Exercise brief:
Can you write out all of the material below, word for word?

Available data:
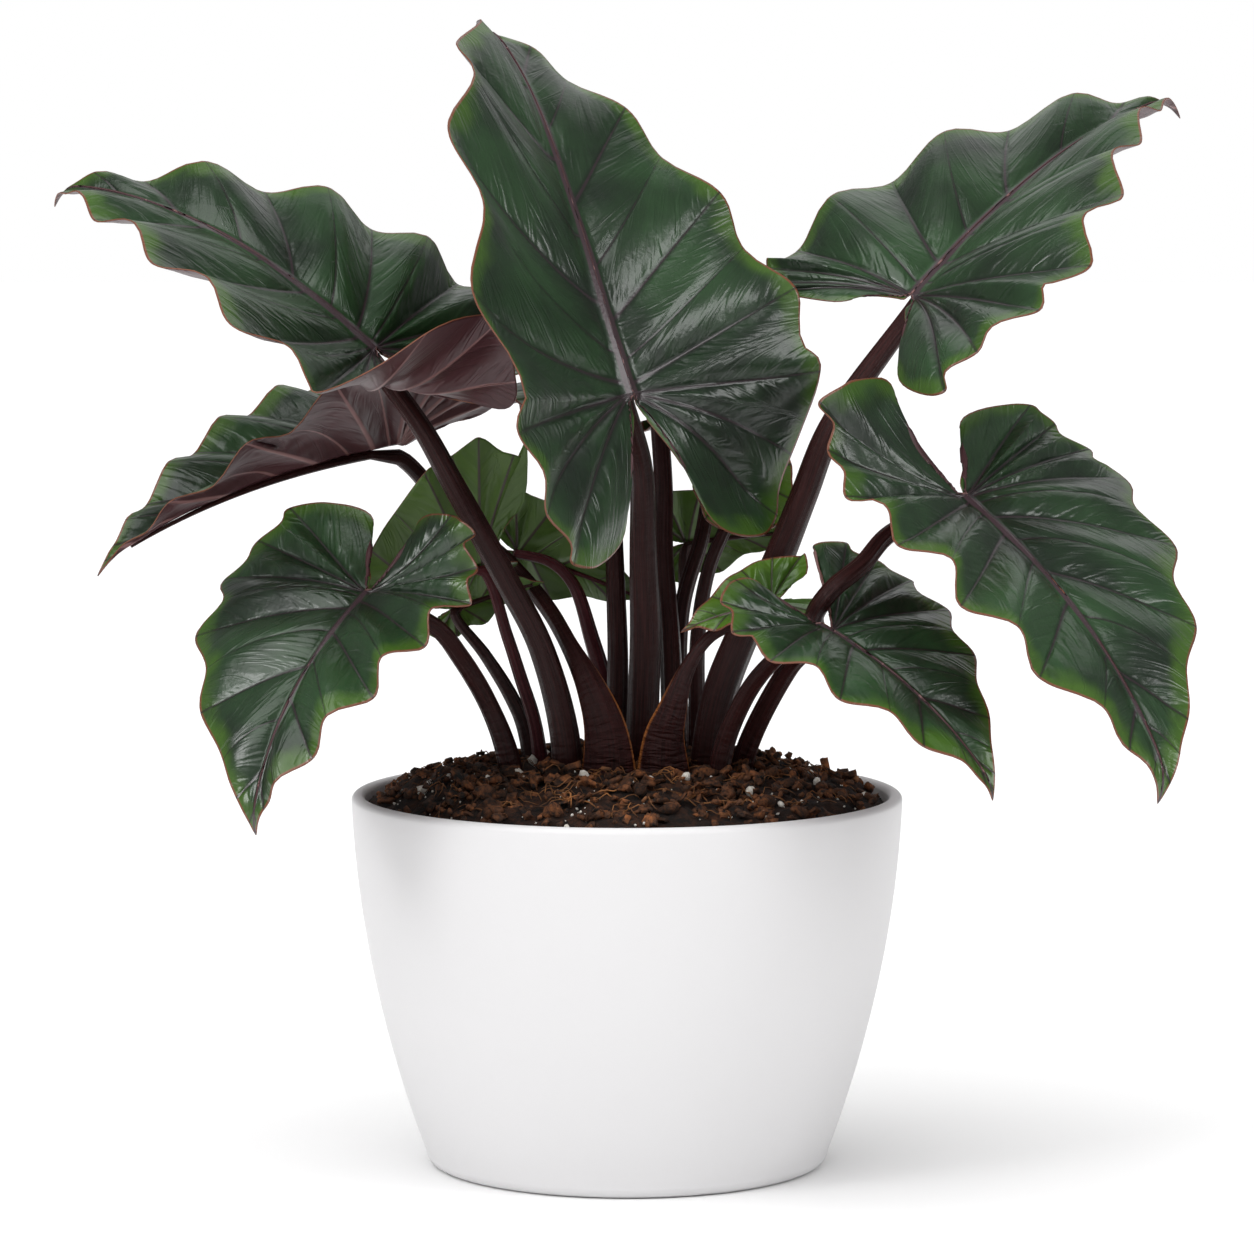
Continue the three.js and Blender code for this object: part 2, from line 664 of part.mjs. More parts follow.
function soilGeometry() {
  const points = [];
  const index = [];
  const insideRadius = (z) => potRadius(z) - POT_WALL - GAP;
  const ring = (radiusOf, heightOf) => {
    for (let s = 0; s < SOIL_SEGMENTS; s++) {
      const turn = (2 * Math.PI * s) / SOIL_SEGMENTS;
      const r = radiusOf(turn);
      const [x, y] = [r * Math.cos(turn), r * Math.sin(turn)];
      points.push(new THREE.Vector3(x, y, heightOf(x, y)));
    }
  };
  points.push(new THREE.Vector3(0, 0, soilTop(0, 0)));
  for (let k = 1; k <= SOIL_RINGS; k++) {
    ring(() => ((insideRadius(SOIL_EDGE) - 0.5) * k) / SOIL_RINGS, soilTop);
  }
  for (const z of [110, 60, POT_FLOOR + GAP]) ring(() => insideRadius(z) - 0.4, () => z);
  points.push(new THREE.Vector3(0, 0, POT_FLOOR + GAP));
  const rings = SOIL_RINGS + 3;
  for (let s = 0; s < SOIL_SEGMENTS; s++) {
    const next = (s + 1) % SOIL_SEGMENTS;
    index.push(0, 1 + s, 1 + next);
    for (let k = 0; k + 1 < rings; k++) {
      const [a, b] = [1 + k * SOIL_SEGMENTS + s, 1 + k * SOIL_SEGMENTS + next];
      index.push(a, a + SOIL_SEGMENTS, b + SOIL_SEGMENTS, a, b + SOIL_SEGMENTS, b);
    }
    const low = 1 + (rings - 1) * SOIL_SEGMENTS;
    index.push(low + s, points.length - 1, low + next);
  }
  return closedGeometry(points, index);
}

function toSolid(geometry) {
  return new wasm.Manifold(new wasm.Mesh({
    numProp: 3,
    vertProperties: new Float32Array(geometry.getAttribute('position').array),
    triVerts: new Uint32Array(geometry.index.array),
  }));
}

function fromSolid(solid) {
  const mesh = solid.getMesh();
  const geometry = new THREE.BufferGeometry();
  geometry.setAttribute('position', new THREE.BufferAttribute(mesh.vertProperties, 3));
  geometry.setIndex(new THREE.BufferAttribute(mesh.triVerts, 1));
  geometry.computeVertexNormals();
  return geometry;
}

// Assembly

const plant = new THREE.Group();

function add(name, geometry, material) {
  const mesh = new THREE.Mesh(geometry, material);
  mesh.name = name;
  plant.add(mesh);
}

add('pot', potGeometry(), POT_WHITE);

let soil = toSolid(soilGeometry());
for (const leaf of LEAVES) {
  const rings = stemRings(leaf);
  add(`blade_${leaf.name}`, bladeGeometry(leaf), leaf.young ? YOUNG_GREEN : LEAF_GREEN);
  add(`stem_${leaf.name}`, tubeGeometry(rings), leaf.red ? STEM_RED : STEM_PURPLE);
  const hole = rings.slice(0, 5).map(({ centre, across, deep }) => (
    { centre: centre.clone(), across: across + GAP, deep: deep + GAP }
  ));
  hole[0].centre.z -= GAP;
  soil = soil.subtract(toSolid(tubeGeometry(hole)));
}
add('soil', fromSolid(soil), SOIL_BROWN);

export default plant;
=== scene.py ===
# %% [markdown]
# # Potted dark star alocasia
#
# A dark-leaved house plant stands in a plain white pot. Its leaves are arrow-shaped, waved at the
# margin and quilted between sunken veins, and each stands on its own purple stalk.
#
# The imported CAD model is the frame: it fixes every size and place. This script dresses it. Each
# solid is replaced by a finer piece of the same form, crumbs lie on the soil, and the materials,
# the light and the camera are added.

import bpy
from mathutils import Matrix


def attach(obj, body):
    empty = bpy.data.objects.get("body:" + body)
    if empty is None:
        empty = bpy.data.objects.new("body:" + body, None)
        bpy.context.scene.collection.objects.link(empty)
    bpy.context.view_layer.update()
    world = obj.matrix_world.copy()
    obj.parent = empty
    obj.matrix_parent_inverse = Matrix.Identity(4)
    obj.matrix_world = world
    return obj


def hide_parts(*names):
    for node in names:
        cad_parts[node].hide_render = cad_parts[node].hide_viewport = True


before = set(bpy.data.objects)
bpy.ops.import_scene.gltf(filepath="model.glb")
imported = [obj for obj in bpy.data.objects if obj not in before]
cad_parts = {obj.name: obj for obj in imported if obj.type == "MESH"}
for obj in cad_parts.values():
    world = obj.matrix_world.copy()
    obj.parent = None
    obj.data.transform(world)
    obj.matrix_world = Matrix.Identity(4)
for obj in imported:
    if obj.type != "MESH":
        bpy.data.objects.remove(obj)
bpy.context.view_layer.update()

# %% [markdown]
# ## Measures and helpers
#
# The plant is worked out in millimetres, as in the CAD source, and each finished mesh is scaled to
# metres once. Real leaves are never copies of one another, so random draws decide small things.
# They come from one seeded generator, and every run draws the same plant.

# %% Measures and helpers
import math
import random

import bmesh
import bpy
from mathutils import Euler, Matrix, Vector, kdtree, noise

MM = 0.001
draw = random.Random(11)


def clamp(value, low=0.0, high=1.0):
    return max(low, min(high, value))


def smooth(value):
    share = clamp(value)
    return share * share * (3 - 2 * share)


def mix(a, b, share):
    return a + (b - a) * share


print("One millimetre is", MM, "Blender units")

# %% [markdown]
# ## From a bmesh to a piece
#
# A bmesh is Blender's editable mesh, held in memory. When a piece's form is done, one function
# turns it into an object: it scales it to metres, shades it smooth, gives it its materials, hangs
# it from the root and hides the CAD solids that it stands for.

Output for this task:
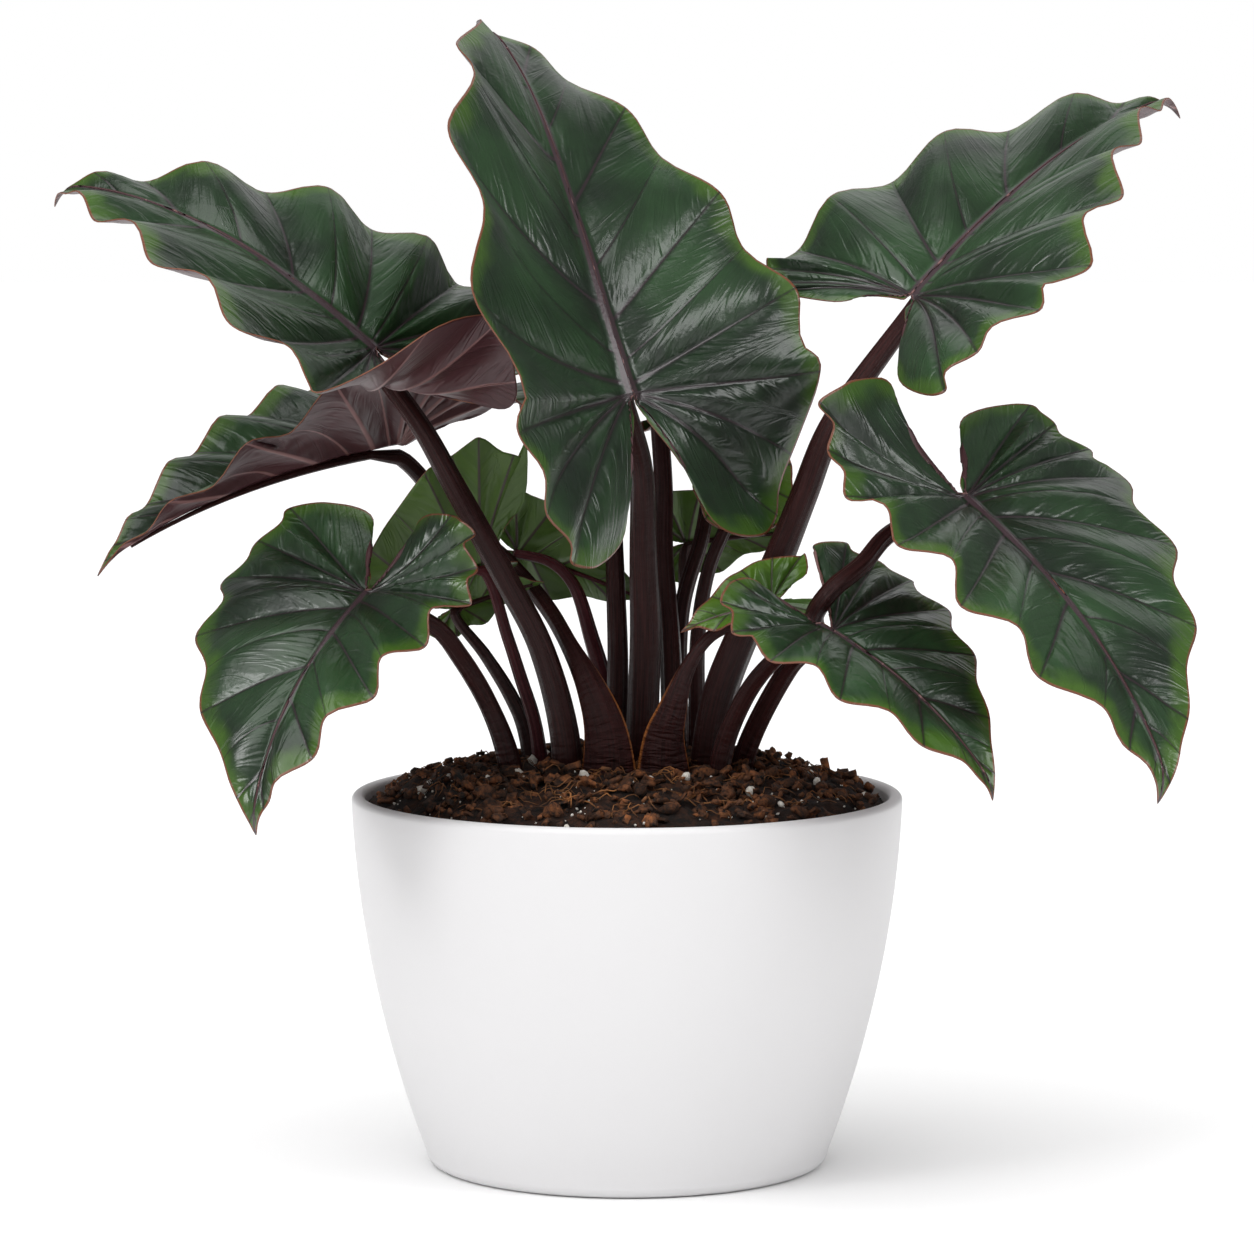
Continue the three.js and Blender code for this object: part 2, from line 664 of part.mjs. More parts follow.
function soilGeometry() {
  const points = [];
  const index = [];
  const insideRadius = (z) => potRadius(z) - POT_WALL - GAP;
  const ring = (radiusOf, heightOf) => {
    for (let s = 0; s < SOIL_SEGMENTS; s++) {
      const turn = (2 * Math.PI * s) / SOIL_SEGMENTS;
      const r = radiusOf(turn);
      const [x, y] = [r * Math.cos(turn), r * Math.sin(turn)];
      points.push(new THREE.Vector3(x, y, heightOf(x, y)));
    }
  };
  points.push(new THREE.Vector3(0, 0, soilTop(0, 0)));
  for (let k = 1; k <= SOIL_RINGS; k++) {
    ring(() => ((insideRadius(SOIL_EDGE) - 0.5) * k) / SOIL_RINGS, soilTop);
  }
  for (const z of [110, 60, POT_FLOOR + GAP]) ring(() => insideRadius(z) - 0.4, () => z);
  points.push(new THREE.Vector3(0, 0, POT_FLOOR + GAP));
  const rings = SOIL_RINGS + 3;
  for (let s = 0; s < SOIL_SEGMENTS; s++) {
    const next = (s + 1) % SOIL_SEGMENTS;
    index.push(0, 1 + s, 1 + next);
    for (let k = 0; k + 1 < rings; k++) {
      const [a, b] = [1 + k * SOIL_SEGMENTS + s, 1 + k * SOIL_SEGMENTS + next];
      index.push(a, a + SOIL_SEGMENTS, b + SOIL_SEGMENTS, a, b + SOIL_SEGMENTS, b);
    }
    const low = 1 + (rings - 1) * SOIL_SEGMENTS;
    index.push(low + s, points.length - 1, low + next);
  }
  return closedGeometry(points, index);
}

function toSolid(geometry) {
  return new wasm.Manifold(new wasm.Mesh({
    numProp: 3,
    vertProperties: new Float32Array(geometry.getAttribute('position').array),
    triVerts: new Uint32Array(geometry.index.array),
  }));
}

function fromSolid(solid) {
  const mesh = solid.getMesh();
  const geometry = new THREE.BufferGeometry();
  geometry.setAttribute('position', new THREE.BufferAttribute(mesh.vertProperties, 3));
  geometry.setIndex(new THREE.BufferAttribute(mesh.triVerts, 1));
  geometry.computeVertexNormals();
  return geometry;
}

// Assembly

const plant = new THREE.Group();

function add(name, geometry, material) {
  const mesh = new THREE.Mesh(geometry, material);
  mesh.name = name;
  plant.add(mesh);
}

add('pot', potGeometry(), POT_WHITE);

let soil = toSolid(soilGeometry());
for (const leaf of LEAVES) {
  const rings = stemRings(leaf);
  add(`blade_${leaf.name}`, bladeGeometry(leaf), leaf.young ? YOUNG_GREEN : LEAF_GREEN);
  add(`stem_${leaf.name}`, tubeGeometry(rings), leaf.red ? STEM_RED : STEM_PURPLE);
  const hole = rings.slice(0, 5).map(({ centre, across, deep }) => (
    { centre: centre.clone(), across: across + GAP, deep: deep + GAP }
  ));
  hole[0].centre.z -= GAP;
  soil = soil.subtract(toSolid(tubeGeometry(hole)));
}
add('soil', fromSolid(soil), SOIL_BROWN);

export default plant;
=== scene.py ===
# %% [markdown]
# # Potted dark star alocasia
#
# A dark-leaved house plant stands in a plain white pot. Its leaves are arrow-shaped, waved at the
# margin and quilted between sunken veins, and each stands on its own purple stalk.
#
# The imported CAD model is the frame: it fixes every size and place. This script dresses it. Each
# solid is replaced by a finer piece of the same form, crumbs lie on the soil, and the materials,
# the light and the camera are added.

import bpy
from mathutils import Matrix


def attach(obj, body):
    empty = bpy.data.objects.get("body:" + body)
    if empty is None:
        empty = bpy.data.objects.new("body:" + body, None)
        bpy.context.scene.collection.objects.link(empty)
    bpy.context.view_layer.update()
    world = obj.matrix_world.copy()
    obj.parent = empty
    obj.matrix_parent_inverse = Matrix.Identity(4)
    obj.matrix_world = world
    return obj


def hide_parts(*names):
    for node in names:
        cad_parts[node].hide_render = cad_parts[node].hide_viewport = True


before = set(bpy.data.objects)
bpy.ops.import_scene.gltf(filepath="model.glb")
imported = [obj for obj in bpy.data.objects if obj not in before]
cad_parts = {obj.name: obj for obj in imported if obj.type == "MESH"}
for obj in cad_parts.values():
    world = obj.matrix_world.copy()
    obj.parent = None
    obj.data.transform(world)
    obj.matrix_world = Matrix.Identity(4)
for obj in imported:
    if obj.type != "MESH":
        bpy.data.objects.remove(obj)
bpy.context.view_layer.update()

# %% [markdown]
# ## Measures and helpers
#
# The plant is worked out in millimetres, as in the CAD source, and each finished mesh is scaled to
# metres once. Real leaves are never copies of one another, so random draws decide small things.
# They come from one seeded generator, and every run draws the same plant.

# %% Measures and helpers
import math
import random

import bmesh
import bpy
from mathutils import Euler, Matrix, Vector, kdtree, noise

MM = 0.001
draw = random.Random(11)


def clamp(value, low=0.0, high=1.0):
    return max(low, min(high, value))


def smooth(value):
    share = clamp(value)
    return share * share * (3 - 2 * share)


def mix(a, b, share):
    return a + (b - a) * share


print("One millimetre is", MM, "Blender units")

# %% [markdown]
# ## From a bmesh to a piece
#
# A bmesh is Blender's editable mesh, held in memory. When a piece's form is done, one function
# turns it into an object: it scales it to metres, shades it smooth, gives it its materials, hangs
# it from the root and hides the CAD solids that it stands for.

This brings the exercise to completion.